━━━ Entries provided ━━━

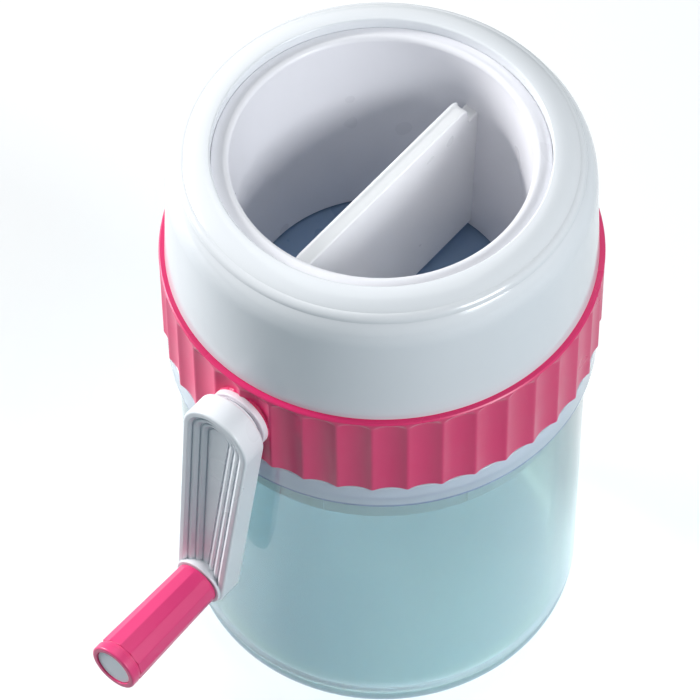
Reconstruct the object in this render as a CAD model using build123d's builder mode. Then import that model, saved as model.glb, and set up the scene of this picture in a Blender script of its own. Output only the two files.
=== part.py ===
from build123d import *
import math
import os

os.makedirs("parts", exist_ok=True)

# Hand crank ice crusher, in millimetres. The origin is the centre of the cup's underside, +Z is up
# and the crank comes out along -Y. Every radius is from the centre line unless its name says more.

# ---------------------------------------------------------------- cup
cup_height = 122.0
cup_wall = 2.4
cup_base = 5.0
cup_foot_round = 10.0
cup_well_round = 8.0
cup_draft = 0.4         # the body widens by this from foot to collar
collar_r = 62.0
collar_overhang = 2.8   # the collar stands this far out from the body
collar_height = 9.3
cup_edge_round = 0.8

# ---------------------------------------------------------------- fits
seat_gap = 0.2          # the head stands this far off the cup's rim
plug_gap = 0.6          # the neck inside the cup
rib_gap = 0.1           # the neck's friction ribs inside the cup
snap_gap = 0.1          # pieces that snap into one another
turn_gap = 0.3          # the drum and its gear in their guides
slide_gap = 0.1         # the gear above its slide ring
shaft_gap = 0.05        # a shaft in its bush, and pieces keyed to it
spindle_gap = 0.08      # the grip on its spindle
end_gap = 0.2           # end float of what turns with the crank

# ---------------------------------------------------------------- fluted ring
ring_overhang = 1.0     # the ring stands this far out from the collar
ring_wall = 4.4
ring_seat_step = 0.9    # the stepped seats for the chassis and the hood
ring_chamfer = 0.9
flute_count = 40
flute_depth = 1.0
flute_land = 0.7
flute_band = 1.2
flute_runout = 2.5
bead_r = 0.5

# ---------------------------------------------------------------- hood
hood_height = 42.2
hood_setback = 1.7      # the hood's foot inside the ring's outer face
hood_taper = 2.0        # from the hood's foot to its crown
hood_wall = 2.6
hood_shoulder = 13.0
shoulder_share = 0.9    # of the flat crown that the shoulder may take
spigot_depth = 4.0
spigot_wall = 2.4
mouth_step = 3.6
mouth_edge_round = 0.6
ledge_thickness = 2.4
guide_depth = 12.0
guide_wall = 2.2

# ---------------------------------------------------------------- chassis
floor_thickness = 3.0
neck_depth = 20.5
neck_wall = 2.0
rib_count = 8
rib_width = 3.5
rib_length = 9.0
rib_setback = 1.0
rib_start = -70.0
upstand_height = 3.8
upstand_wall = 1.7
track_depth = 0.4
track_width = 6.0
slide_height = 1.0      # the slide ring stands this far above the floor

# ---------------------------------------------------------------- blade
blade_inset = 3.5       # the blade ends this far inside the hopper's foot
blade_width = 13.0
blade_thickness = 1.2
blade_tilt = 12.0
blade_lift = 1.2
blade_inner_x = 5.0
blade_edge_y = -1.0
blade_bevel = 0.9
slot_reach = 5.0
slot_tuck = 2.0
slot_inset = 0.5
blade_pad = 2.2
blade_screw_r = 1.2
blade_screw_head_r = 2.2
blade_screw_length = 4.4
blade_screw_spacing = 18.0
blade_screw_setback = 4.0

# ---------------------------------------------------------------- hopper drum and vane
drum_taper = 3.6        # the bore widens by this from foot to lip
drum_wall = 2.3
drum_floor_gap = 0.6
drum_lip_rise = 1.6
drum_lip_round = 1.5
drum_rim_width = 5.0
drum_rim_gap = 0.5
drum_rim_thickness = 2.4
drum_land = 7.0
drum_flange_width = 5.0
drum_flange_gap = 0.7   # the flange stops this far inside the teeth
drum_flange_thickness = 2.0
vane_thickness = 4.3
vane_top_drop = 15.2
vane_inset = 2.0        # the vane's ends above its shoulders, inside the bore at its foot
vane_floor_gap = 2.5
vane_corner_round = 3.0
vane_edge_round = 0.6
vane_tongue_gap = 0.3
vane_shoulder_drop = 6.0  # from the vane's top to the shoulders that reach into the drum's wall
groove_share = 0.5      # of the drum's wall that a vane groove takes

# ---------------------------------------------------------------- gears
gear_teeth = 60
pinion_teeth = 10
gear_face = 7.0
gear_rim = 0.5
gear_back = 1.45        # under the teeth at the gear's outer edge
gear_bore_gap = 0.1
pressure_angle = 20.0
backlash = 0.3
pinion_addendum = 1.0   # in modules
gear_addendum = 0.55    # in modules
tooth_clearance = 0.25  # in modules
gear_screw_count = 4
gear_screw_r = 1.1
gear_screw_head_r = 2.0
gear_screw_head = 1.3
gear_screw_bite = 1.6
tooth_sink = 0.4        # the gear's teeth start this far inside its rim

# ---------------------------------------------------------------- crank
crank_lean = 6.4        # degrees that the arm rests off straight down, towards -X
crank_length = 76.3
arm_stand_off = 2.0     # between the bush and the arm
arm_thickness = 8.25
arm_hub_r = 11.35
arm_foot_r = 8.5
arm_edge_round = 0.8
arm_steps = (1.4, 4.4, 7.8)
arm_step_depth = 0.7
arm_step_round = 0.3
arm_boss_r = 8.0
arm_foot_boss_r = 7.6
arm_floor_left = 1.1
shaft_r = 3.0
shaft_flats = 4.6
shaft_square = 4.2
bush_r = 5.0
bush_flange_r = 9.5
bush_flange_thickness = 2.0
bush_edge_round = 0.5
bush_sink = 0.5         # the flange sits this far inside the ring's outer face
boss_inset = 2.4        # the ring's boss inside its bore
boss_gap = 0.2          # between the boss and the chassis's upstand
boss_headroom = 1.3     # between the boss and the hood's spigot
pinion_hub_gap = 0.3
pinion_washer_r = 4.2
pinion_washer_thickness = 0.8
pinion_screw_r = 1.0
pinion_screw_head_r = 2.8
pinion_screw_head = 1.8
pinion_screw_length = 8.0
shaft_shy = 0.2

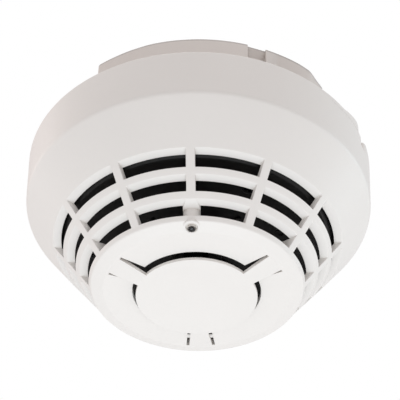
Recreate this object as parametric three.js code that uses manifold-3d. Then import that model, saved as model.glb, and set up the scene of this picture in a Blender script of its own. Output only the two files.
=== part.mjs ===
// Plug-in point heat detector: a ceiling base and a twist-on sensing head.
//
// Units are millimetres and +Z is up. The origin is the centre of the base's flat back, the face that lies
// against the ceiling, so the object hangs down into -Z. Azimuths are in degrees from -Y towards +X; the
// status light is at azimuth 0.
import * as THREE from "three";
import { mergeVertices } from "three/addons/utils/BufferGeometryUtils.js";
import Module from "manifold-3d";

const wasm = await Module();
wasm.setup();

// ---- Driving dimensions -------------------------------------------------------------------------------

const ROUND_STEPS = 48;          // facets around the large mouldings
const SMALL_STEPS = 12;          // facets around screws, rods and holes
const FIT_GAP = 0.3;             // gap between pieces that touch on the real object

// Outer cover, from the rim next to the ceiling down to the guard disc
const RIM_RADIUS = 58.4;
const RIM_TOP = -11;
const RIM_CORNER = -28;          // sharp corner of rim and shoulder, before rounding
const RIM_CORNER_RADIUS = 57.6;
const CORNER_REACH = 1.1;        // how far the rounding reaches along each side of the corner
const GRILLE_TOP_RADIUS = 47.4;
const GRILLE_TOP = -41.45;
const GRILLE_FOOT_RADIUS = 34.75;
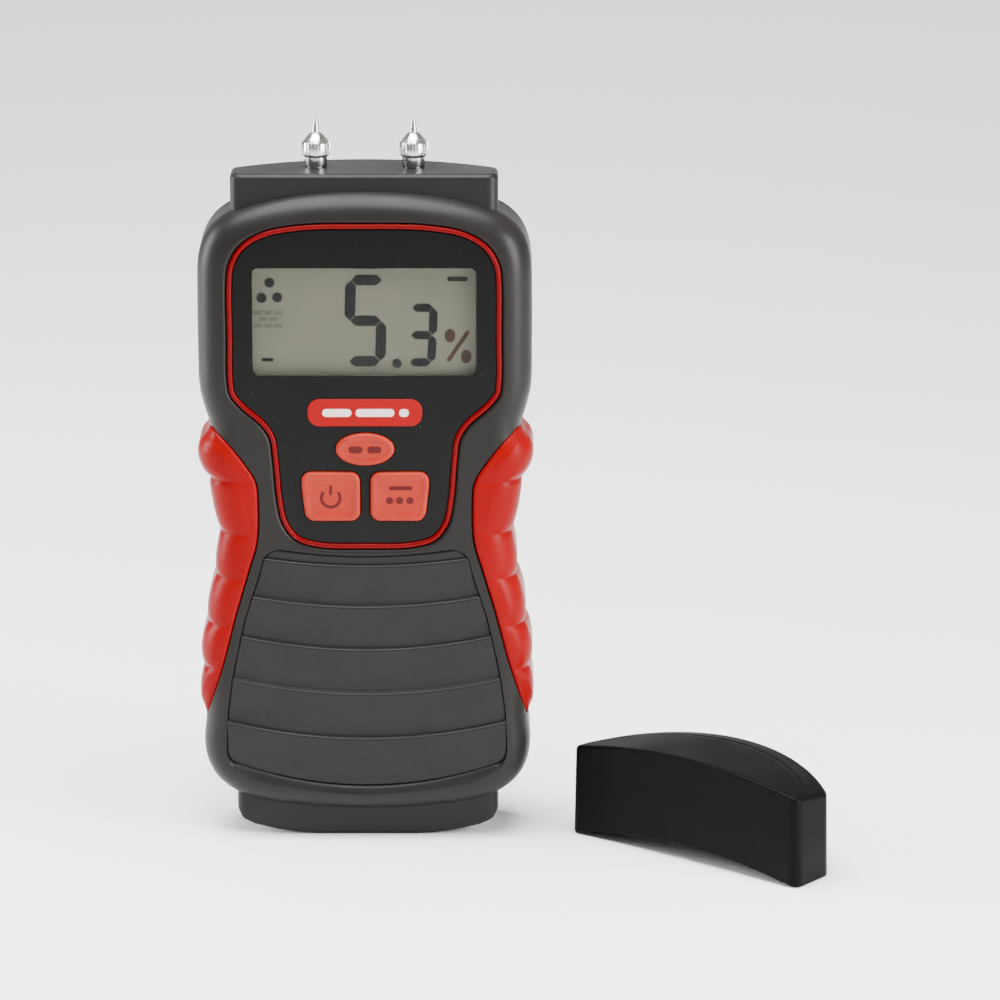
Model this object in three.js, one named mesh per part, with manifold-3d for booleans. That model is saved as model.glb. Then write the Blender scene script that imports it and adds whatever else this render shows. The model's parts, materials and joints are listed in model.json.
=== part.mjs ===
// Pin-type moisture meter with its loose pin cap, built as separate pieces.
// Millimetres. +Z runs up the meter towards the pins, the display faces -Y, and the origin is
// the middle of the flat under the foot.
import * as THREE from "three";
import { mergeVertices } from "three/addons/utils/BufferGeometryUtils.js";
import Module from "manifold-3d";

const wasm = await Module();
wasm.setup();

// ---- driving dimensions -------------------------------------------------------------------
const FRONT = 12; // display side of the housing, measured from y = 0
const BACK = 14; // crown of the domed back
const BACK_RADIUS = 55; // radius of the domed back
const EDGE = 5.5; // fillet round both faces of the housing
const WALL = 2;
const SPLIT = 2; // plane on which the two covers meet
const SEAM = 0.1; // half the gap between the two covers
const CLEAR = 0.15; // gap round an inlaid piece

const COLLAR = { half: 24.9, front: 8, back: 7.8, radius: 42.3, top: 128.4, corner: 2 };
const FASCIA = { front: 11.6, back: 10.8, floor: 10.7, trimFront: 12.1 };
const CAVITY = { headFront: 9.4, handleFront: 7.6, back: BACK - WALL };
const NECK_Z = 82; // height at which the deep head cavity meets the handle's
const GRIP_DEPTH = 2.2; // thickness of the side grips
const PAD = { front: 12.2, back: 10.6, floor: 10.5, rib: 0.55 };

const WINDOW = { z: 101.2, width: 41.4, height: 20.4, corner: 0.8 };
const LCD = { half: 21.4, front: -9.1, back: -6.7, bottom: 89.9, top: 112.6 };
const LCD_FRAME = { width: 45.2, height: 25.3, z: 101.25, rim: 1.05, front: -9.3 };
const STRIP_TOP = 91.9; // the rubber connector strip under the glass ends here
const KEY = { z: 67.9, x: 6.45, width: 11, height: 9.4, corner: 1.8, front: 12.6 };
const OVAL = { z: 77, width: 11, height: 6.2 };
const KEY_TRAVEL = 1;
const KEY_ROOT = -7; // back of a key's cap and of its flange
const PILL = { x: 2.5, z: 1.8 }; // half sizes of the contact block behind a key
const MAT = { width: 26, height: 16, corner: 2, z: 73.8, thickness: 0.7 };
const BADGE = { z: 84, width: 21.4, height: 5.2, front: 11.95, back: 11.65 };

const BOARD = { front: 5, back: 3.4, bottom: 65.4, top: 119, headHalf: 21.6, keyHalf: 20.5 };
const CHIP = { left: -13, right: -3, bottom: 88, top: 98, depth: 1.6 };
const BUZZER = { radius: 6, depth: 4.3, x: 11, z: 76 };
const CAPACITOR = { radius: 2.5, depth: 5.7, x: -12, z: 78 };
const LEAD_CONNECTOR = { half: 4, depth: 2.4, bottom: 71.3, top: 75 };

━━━

_Task requirements_. Produce the lines from the top of the listing through the "# and the crank" line exactly as they appear, with no additional output.

_Solution to the problem_.
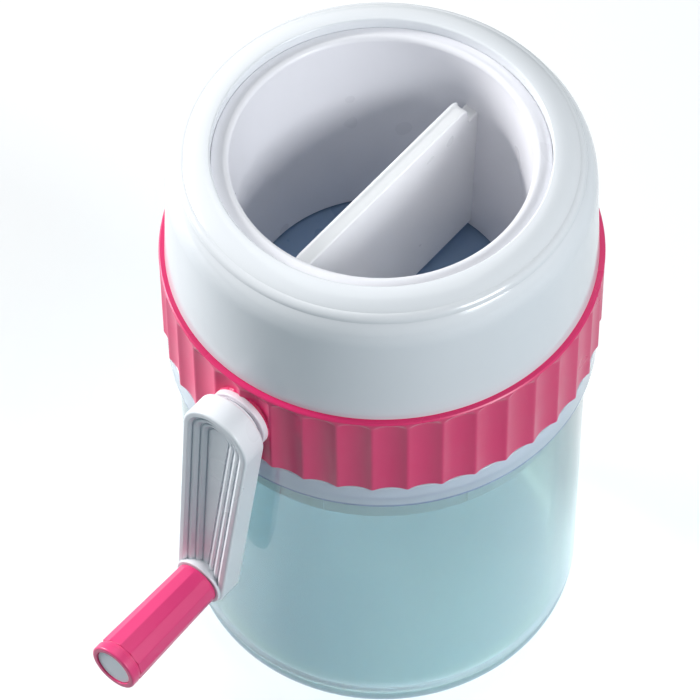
Reconstruct the object in this render as a CAD model using build123d's builder mode. Then import that model, saved as model.glb, and set up the scene of this picture in a Blender script of its own. Output only the two files.
=== part.py ===
from build123d import *
import math
import os

os.makedirs("parts", exist_ok=True)

# Hand crank ice crusher, in millimetres. The origin is the centre of the cup's underside, +Z is up
# and the crank comes out along -Y. Every radius is from the centre line unless its name says more.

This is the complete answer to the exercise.